On liability, “they don’t want to be sued if they reopen their school and somebody gets sick,” Alexander said, adding that Congress “won’t pass another COVID bill unless it has liability protection.” He clarified later that he could not promise that Congress would pass a bill providing such protection, only that “if another COVID bill passes … you can be sure that Republican senators will insist that it provides liability protection for schools and businesses.”

On funding, he said the presidents want “more flexibility in any funding that we provide for colleges and in the funding we’ve already provided” as part of the CARES Act. He cited legislation filed this month that would give states more flexibility in how they use those already distributed funds.

Alexander said it was an “open question on whether there will be more funding for states and schools” coming from the federal government. “We should do that carefully,” he said, since Congress had “appropriated $3 trillion in about three weeks and some of that money hasn’t even been sent to the states yet.”
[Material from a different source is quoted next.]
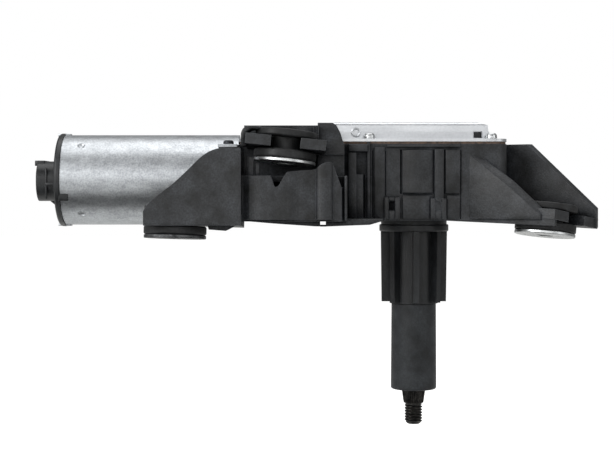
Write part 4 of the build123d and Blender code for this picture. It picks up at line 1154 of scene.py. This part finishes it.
def shaft_radius(turn, z):
    """Radius in millimetres of the knurled, relieved and threaded end."""
    if z > CONE_BOTTOM:
        share = (CONE_TOP - z) / (CONE_TOP - CONE_BOTTOM)
        tooth = abs((turn / (2 * math.pi) * KNURL_TEETH) % 1 - 0.5) * 2
        depth = KNURL_DEPTH if share > KNURL_START else 0.0
        return CONE_TOP_RADIUS + (CONE_BOTTOM_RADIUS - CONE_TOP_RADIUS) * share - depth * tooth
    if z > THREAD_TOP:
        return RELIEF_RADIUS
    phase = (z / THREAD_PITCH + turn / (2 * math.pi)) % 1
    height = min(max((abs(phase - 0.5) * 2 - ROOT_SHARE) / FLANK_SHARE, 0.0), 1.0)
    crest = CREST_RADIUS
    if z < CHAMFER_TOP:
        crest -= (CHAMFER_TOP - z) / (CHAMFER_TOP - SHAFT_END) * CHAMFER_DEPTH
    return min(ROOT_RADIUS + THREAD_HEIGHT * height, crest)


heights = [CONE_TOP, CONE_TOP - 0.45, CONE_TOP - 0.5]
heights += [CONE_TOP + (CONE_BOTTOM - CONE_TOP) * at / CONE_ROWS for at in range(1, CONE_ROWS)]
heights += [CONE_BOTTOM + 0.01, CONE_BOTTOM - 0.05, THREAD_TOP + 0.05]
heights += [
    THREAD_TOP + (SHAFT_END - THREAD_TOP) * at / THREAD_ROWS for at in range(THREAD_ROWS + 1)
]
end_rings = []
for z in sorted(set(heights), reverse=True):
    ring = []
    for step in range(SHAFT_STEPS):
        turn = -2 * math.pi * step / SHAFT_STEPS
        reach = shaft_radius(turn, z)
        ring.append((reach * math.cos(turn), reach * math.sin(turn), z))
    end_rings.append(ring)
shaft_end = bmesh.new()
join_rings(shaft_end, end_rings)
end_mesh = finished(shaft_end, "shaft_end", sharp_angle=32)
stand_for("wiper_shaft", end_mesh, "swing_shaft", phosphate, name="shaft_end")

# Inner pieces: bronze bushes, ground steel, acetal gears, copper, brass, laminations, ferrite,
# carbon and phenolic board, each with its own stock's grain. They show only when taken apart.
# Slot: material, roughness, metallic, dark and pale colour, grain's size and height in mm
stock = {
    "inner_steel": ("ground steel", 0.30, 1.0, "7c7d7e", "a2a3a4", 0.25, 0.004),
    "sintered_bronze": ("sintered bronze", 0.45, 1.0, "856339", "b08a58", 0.35, 0.03),
    "gear_plastic": ("natural acetal", 0.42, 0.0, "cfc8b3", "e2ddcc", 0.50, 0.010),
    "copper": ("enamelled copper", 0.35, 1.0, "96522f", "c87a50", 0.30, 0.015),
    "terminal_brass": ("tinned brass", 0.32, 1.0, "a8935c", "d0bd88", 0.25, 0.005),
    "lamination_steel": ("stacked lamination steel", 0.45, 1.0, "56585b", "7e8084", 0.30, 0.020),
    "ferrite": ("sintered ferrite", 0.55, 0.0, "232427", "38393d", 0.40, 0.020),
    "carbon": ("pressed carbon", 0.50, 0.0, "141416", "2a2a2d", 0.30, 0.020),
    "board": ("phenolic sheet", 0.45, 0.0, "5a381c", "7d522e", 0.80, 0.015),
    "grommet_rubber": ("EPDM seal rubber", 0.55, 0.0, "0e0e0f", "262728", 0.40, 0.030),
    "cap_plastic": ("inner polyester", 0.38, 0.0, "0d0e0f", "232527", 0.50, 0.025),
}
shown_by_pieces = {
    "gear_housing", "motor_can", "end_cap", "cover", "cover_gasket", "cover_screws", "ear_screws",
    "ribbed_collar", "shaft_sleeve", "wiper_shaft",
}
for side in ("left", "middle", "right"):
    shown_by_pieces |= {side + "_grommet", side + "_bush"}
STOCK_PATCH = 4
STOCK_SPECKS = 0.6
made_stock = {}
for part in frame["record"]["subparts"]:
    slot_name = part["material_slot"]
    if part["node"] in shown_by_pieces:
        continue
    if slot_name not in made_stock:
        name, rough, metal, dark, pale, size, height = stock[slot_name]
        material = new_material(name, metallic=metal)
        grain(material, size, height)
        sheen(material, STOCK_PATCH, rough * 0.8, rough * 1.2)
        mottle(material, STOCK_PATCH, dark, pale, STOCK_SPECKS)
        made_stock[slot_name] = material
    for holder in frame["nodes"][part["node"]].material_slots:
        holder.material = made_stock[slot_name]

bpy.context.scene.view_settings.view_transform = "Standard"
A few other choice comments from Alexander:

  • In response to a reporter’s question about whether COVID-19-related immigration restrictions may stem the flow of international students to American colleges, he reiterated that the best way to stop the spread of the coronavirus in the U.S. is through testing, treatments and vaccines -- “not to restrict students who come from other countries to get their graduate degrees … talented students who companies here want to hire.”
  • In describing some of the steps colleges should take to ensure physical distancing, he referred to them as “notorious wasters of space” and said they could spread their classes into the evenings and weekends.